Edit to add a few conversions, maybe they'll come in handy:
1 cf = 28.3168 L
1 L = 0.0353147 cf
1 bar = 14.6959 psi
1 psi = 0.068046 bar
1 inch = 2.54 cm
1 cm = 0.393701 inch
1 kg = 2.20462 pound
1 pound = 0.453592
 
So the real point is: what is the true capacity when filling by water an AL80 and an HP100 (either in cuft or in liters, I don't care)?
Is this value stamped on the tank, as it happens here?
 
Of course when one is grown up with a system, that becomes easier to work with.
But this was not my point.
The problem is labelling tanks improperly.
Back to the OP. The question is how much increase of available gas you get using an HP100 over an AL80.
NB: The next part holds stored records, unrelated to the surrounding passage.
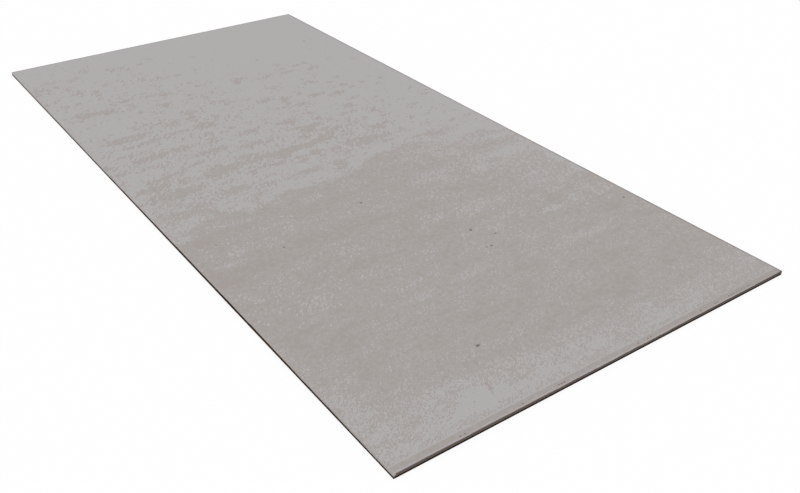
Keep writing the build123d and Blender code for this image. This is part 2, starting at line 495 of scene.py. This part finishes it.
        (440, -1125, 30, 14, 0.6), (560, -1130, 40, 40, 0.5),
    ],
    # damp on the bare face: place across and along, reach across and along, strength
    "dampPatches": [
        (-540, -285, 44, 20, 1.1), (-325, -220, 26, 18, 1.2), (-410, -265, 30, 12, 0.7),
        (-240, -275, 60, 16, 0.7), (-100, -290, 60, 14, 0.7), (-580, -455, 34, 44, 1.2),
        (-465, -452, 64, 26, 1.1), (-330, -432, 56, 32, 0.9), (-235, -447, 40, 24, 0.8),
        (-150, -428, 60, 26, 1.0), (-560, -487, 50, 8, 0.9), (-60, -440, 34, 10, 0.7),
        (-500, -515, 50, 16, 0.6), (-245, -600, 56, 16, 1.6), (-370, -597, 60, 10, 0.8),
        (-570, -605, 40, 8, 0.8), (-45, -590, 46, 18, 1.2), (-50, -515, 40, 14, 0.9),
        (-20, -485, 60, 12, 0.4), (-30, -665, 34, 18, 0.8), (-570, -750, 60, 8, 1.4),
        (-500, -755, 34, 7, 1.0), (-555, -790, 14, 24, 0.9), (-405, -797, 50, 6, 1.4),
        (-470, -815, 40, 12, 1.0), (-470, -850, 40, 34, 0.8), (-488, -957, 16, 14, 1.4),
        (-390, -935, 60, 20, 0.2), (-280, -925, 22, 14, 1.1), (-160, -930, 34, 22, 1.1),
        (-90, -945, 24, 14, 0.9), (-105, -900, 20, 8, 1.0), (-30, -940, 26, 14, 0.7),
        (-210, -870, 24, 8, 0.7), (-20, -1050, 34, 16, 0.5), (66, -452, 30, 18, 1.1),
        (195, -430, 16, 16, 1.1), (260, -440, 30, 20, 0.9), (275, -485, 30, 12, 1.0),
        (370, -485, 20, 8, 1.0), (90, -385, 16, 14, 0.9), (165, -262, 18, 12, 1.0),
        (262, -245, 14, 12, 1.2), (490, -258, 60, 8, 0.5), (50, -572, 34, 12, 1.0),
        (390, -620, 20, 30, 1.1), (240, -590, 20, 10, 0.8), (503, -758, 30, 18, 1.3),
        (380, -775, 20, 10, 0.9), (82, -838, 18, 20, 1.1), (550, -830, 26, 14, 0.8),
        (305, -935, 36, 22, 1.0), (370, -950, 20, 20, 0.9), (497, -975, 18, 14, 1.1),
        (20, -920, 30, 16, 0.7), (145, -1028, 40, 18, 1.2), (262, -1025, 34, 18, 1.3),
        (205, -1062, 24, 12, 1.2), (75, -1062, 44, 8, 1.1), (408, -1025, 18, 18, 1.2),
        (480, -1015, 30, 8, 0.9),
        # the scratch
        (-294, -1124, 3.5, 9, 3.0), (-298, -1138, 3.5, 9, 3.2), (-302, -1150, 3.5, 8, 3.0),
    ],
    "patchFalloff": 3.5,  # how steeply patches end: 1 would be very soft, 10 hard
    "patchPull": (8, 5),  # how far their outlines are pulled across and along, so that no oval shows
    "patchPullSizes": ((30, 20), (30, 15)),
    # the band at the near end is bare, between a worn line along the arris and one where the face begins:
    # place across, how far from the near end it reaches
    "bandReach": [(-610, 20.4), (-460, 20.2), (-400, 18.7), (-100, 18.5), (0, 18.2), (110, 17.2),
                  (200, 18.0), (400, 18.0), (610, 17.5)],
    "bandBare": -2.1,
    "bandBareRight": -3.0,  # from this place on to the right
    "bandRightFrom": 150,
    "seamWidth": (0.75, 2.3),  # of the line where the face begins, inside and outside the band's reach
    "seam": 2.5,
    "seamFade": (100, 450, 3),
    "lineWidth": 3.5,  # of the line along the arris
    "line": 2.3,
    "lineFades": ((-300, -100, 2.1), (400, 560, 1.4)),
    "rimWidth": 1,  # of its rim, which is worn the most
    "rim": 4,
    "rimFade": (480, 600, 6),
}


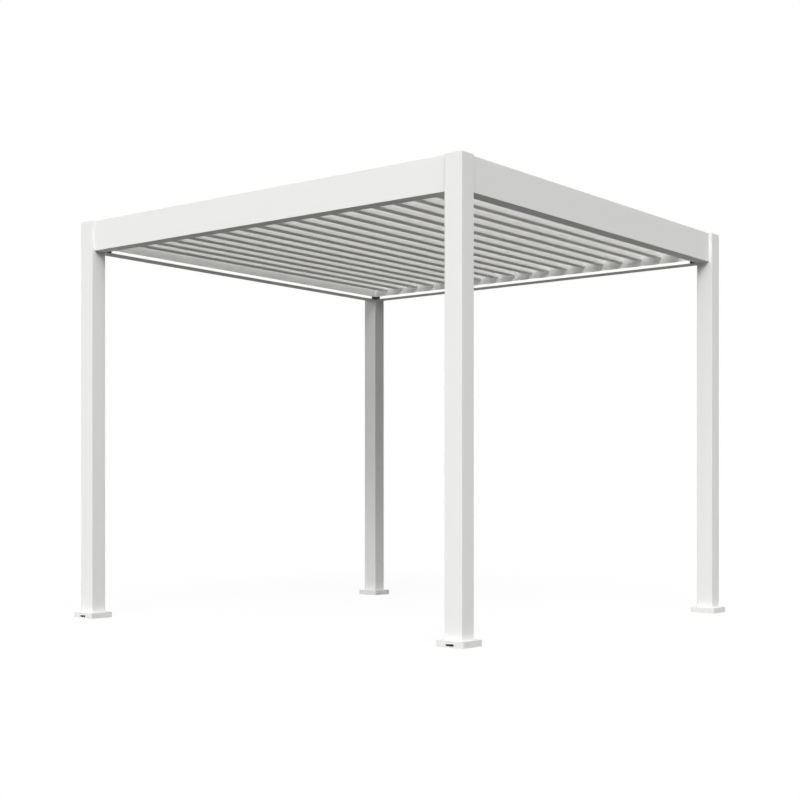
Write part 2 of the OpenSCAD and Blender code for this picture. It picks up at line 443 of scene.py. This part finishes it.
def slat_fittings(name, axle, first):
    """Axle ends, end-cap screws, crank arm, and a crank pin with a groove for a clip."""
    bm = bmesh.new()
    end = hi_x_of_blade
    place = along_x(axle.y, axle.z)
    r = 6 * MM
    inner = end - 0.5 * MM
    left = end + BORE_GAP + RAIL_T + 4 * MM
    right = end + BORE_GAP + RAIL_T + (12 if first else 3) * MM
    turned(bm, [(r, inner), (r, right - 0.8 * MM), (r - 0.8 * MM, right)], place)
    turned(bm, [(r, -left - 0.5 * MM), (r, -inner)], place)
    for sign in (-1, 1):
        for dz in (-52, 52):
            shift = -dz / 52 * 1.0
            origin = (sign * end, axle.y + shift * MM, axle.z + dz * MM)
            screw(bm, origin, (sign, 0, 0), 3.4 * MM, 0.8 * MM)
    arm = math.radians(CRANK_ANGLE)
    cos_a, sin_a = math.cos(arm), math.sin(arm)
    edge = 41.8
    far = 131.4
    outline = (arc((0, 0), 9 * MM, edge, 360 - edge, 18)
               + arc((CRANK_REACH, 0), 8 * MM, -far, far, 16))
    turned_arm = [(u * cos_a - v * sin_a, u * sin_a + v * cos_a) for u, v in outline]
    plate(bm, turned_arm, -left - 6 * MM, -left, 0.7 * MM, place)
    pin_y = axle.y + CRANK_REACH * cos_a
    pin_z = axle.z + CRANK_REACH * sin_a
    pin = at_point((-left - 5.5 * MM, pin_y, pin_z), (-1, 0, 0))
    turned(bm, [(4 * MM, 0), (4 * MM, 6.6 * MM), (3.2 * MM, 6.6 * MM), (3.2 * MM, 7.4 * MM),
                (4 * MM, 7.4 * MM), (4 * MM, 8.1 * MM), (3.5 * MM, 8.5 * MM)], pin)
    screw(bm, (-left - 6 * MM, axle.y, axle.z), (-1, 0, 0), 5 * MM, 0.8 * MM)
    piece(name + "_fittings", bm, stainless, name, [name])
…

Apparently using these labels one can think to get an improvement of 20/80 = 25%.
Instead using the real capacity of these tanks (0.4366 and 0.3923 cuft respectively) one gets just an 11.23% increase.
The problem is that these real capacity numbers are difficult to find, and I am not 100% sure of having got the correct ones.
So, for the OP.
The pressure you see on the SPG translates into an amount of available gas which is just 11% larger than when using an AL80.
Not 25%...
Aren't you forgetting that the HP100 has more gas in it because the pressure is higher? Should not the comparison be between 2832 liters (the full HP100) and 2192 liters (the full AL80)? Thus 29%?
 
Aren't you forgetting that the HP100 has more gas in it because the pressure is higher? Should not the comparison be between 2832 liters (the full HP100) and 2192 liters (the full AL80)? Thus 29%?
Again the same wrong concept.
That is the theoretical maximum gas content.
But the real content is given by the tank volume multiplied by the pressure you read on the SPG after splashing down. This is often very different from the max rated pressure...
And the OP was specifically asking about how pressure shown by the SPG behaves on the two tanks.
This depends just on their real capacity, not on the max rated pressure.